Quando os mecanismos do diálogo escasseiam, torna-se necessária a Lei. Nesse aspecto, dá-se um grande passo na constituição da cidadania religiosa. O mesmo Estado que concede a defesa do direito, também deverá doravante garantir seu cumprimento. Nesse caso, os mecanismos institucionais como o aparato policial darão suporte necessário para que seja garantido o direito de se prestar culto à divindade que a pessoa desejar. Portanto, quem ultrapassar os limites da convivência pacífica praticando intolerância religiosa poderá ser penalizado de maneira rigorosa.
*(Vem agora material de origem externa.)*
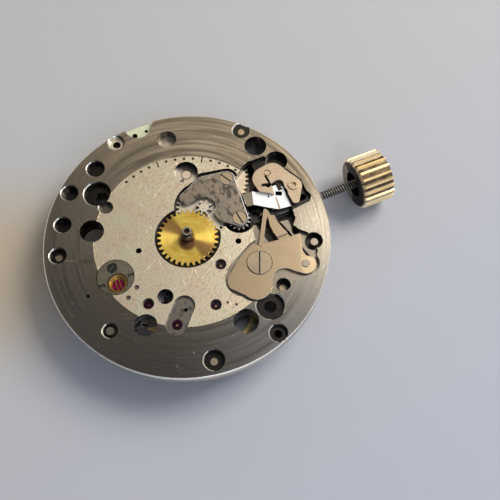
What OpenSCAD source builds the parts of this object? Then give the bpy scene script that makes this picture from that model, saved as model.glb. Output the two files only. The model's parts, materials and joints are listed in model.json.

Por fim, a instituição do Estado da Liberdade Religiosa garante também o direito de se criar novas igrejas, implantar novas religiões ou trazer cultos que estejam ausentes na sociedade, porém garantindo sempre a separação entre Religião e Estado. Essa garantia só faz crescer o exercício da democracia fortalecendo os laços de paz de que tanto precisa o mundo atual. Outro filósofo, Voltaire, no século XVIII dizia que a filosofia desarmando as mãos havia feito avançar a sociedade de maneira crítica e responsável, contudo o espírito humano esgotou-se em sua liberdade sendo levado pelo fanatismo.
As duas grandes pragas do mundo contemporâneo são o fundamentalismo e o fanatismo. Até mesmo as escolas estão sofrendo em sua arte cotidiana de ensinar as pessoas a serem livres diante de posturas ultrapassadas na história da civilização defendidas por personagens que lutam apenas pelo direito particular. Somente o pensamento livre conduzido pela filosofia e ciências críticas e o direito poderão garantir o fortalecimento de uma cultura de paz. É dever do Estado democrático garantir esse movimento em prol da convivência tolerante e pacífica. O Papa Francisco nos diz de maneira lapidar: “Acredito que tanto a liberdade religiosa quanto a de expressão são direitos humanos fundamentais”.